Three years ago, Henry Ford Health System began to overhaul how its doctors and nurses care for patients outside the Detroit-based system's six hospitals. Now it must face the economic strains of its own success, as fewer patients turn up to fill hospital beds.
Since January, the number of patients admitted to Henry Ford hospitals has declined 6%, compared with a 2.5% inpatient decline overall in Southeast Michigan; Medicare patients who returned to the hospital within 30 days after discharge fell 19% during the same period. A boom in births has offset fewer patients who need cardiac, pulmonary or kidney care—but only partially.
“We think it's beginning to have an effect,” Dr.

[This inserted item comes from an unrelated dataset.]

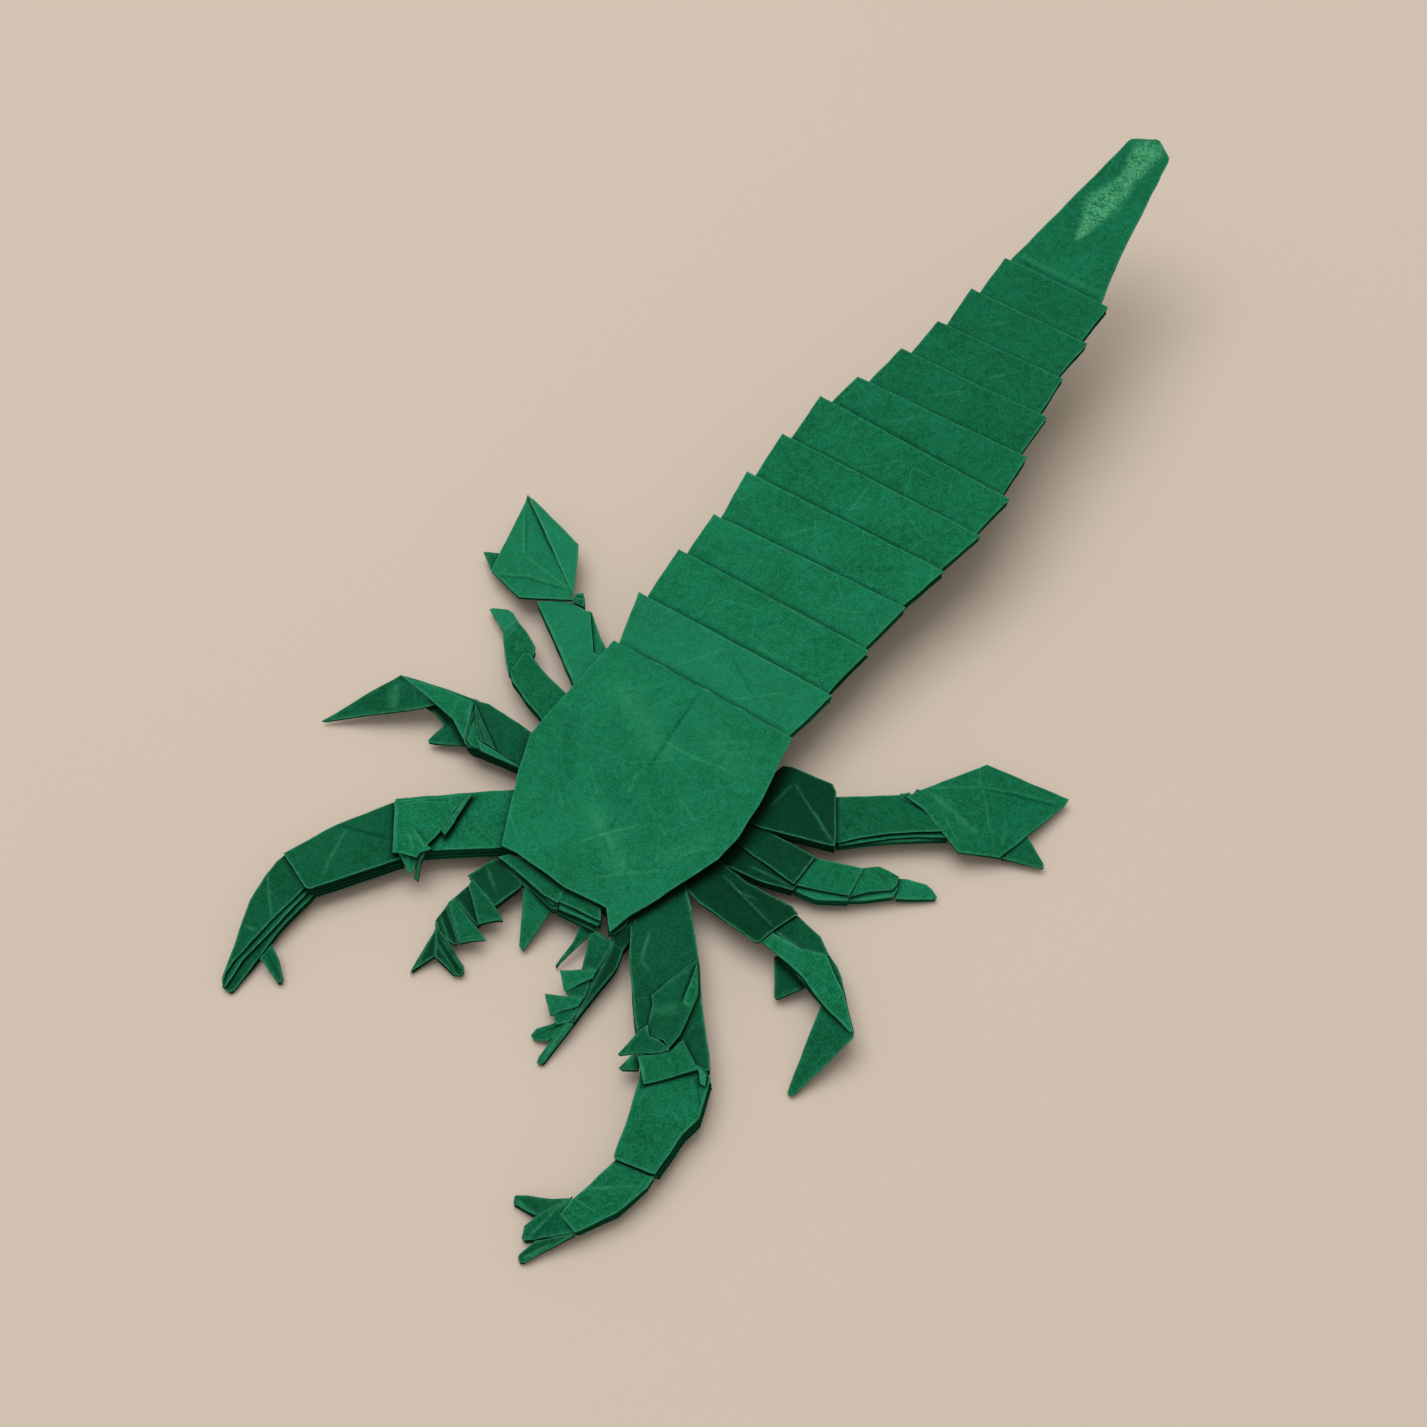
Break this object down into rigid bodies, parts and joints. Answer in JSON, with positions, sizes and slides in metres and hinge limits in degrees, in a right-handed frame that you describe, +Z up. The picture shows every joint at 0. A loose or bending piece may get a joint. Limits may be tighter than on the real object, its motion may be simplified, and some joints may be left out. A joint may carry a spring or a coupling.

William Conway, Henry Ford's executive vice president and chief quality officer, said of the system's broad strategy to prevent hospitalizations. “These things really are working.”
But Henry Ford's drop in inpatient admissions is part of a national trend, and only some of it is thought to be because of care delivery reforms. Hospitals across the country continue to report flat or even declining inpatient growth, a trend that began with the Great Recession, but one that has continued into the economy's sputtering recovery. That slowdown has contributed to record-low growth in U.S. health spending—3.9% in 2009, 2010 and 2011. On the other hand, it has dragged down earnings for laboratory and medical-device companies that supply the healthcare provider sector.
The trends are likely to continue, say analysts and hospital executives, because of the slow U.S. economic rebound; the continued rise of high-deductible insurance plans that constrain medical use; the growth in the number of patients who are held for observation instead of being admitted; and the reforms of payment and delivery models to better coordinate care, improve outcomes and lower costs. The drop in admissions is also related to the U.S. healthcare system's success stories, such as treating heart patients effectively without hospitalization.
“We feel that flat volume is, in fact, the new normal,” said Martin Arrick, a managing director for Standard & Poor's who oversees the rating's agency review of not-for-profit healthcare.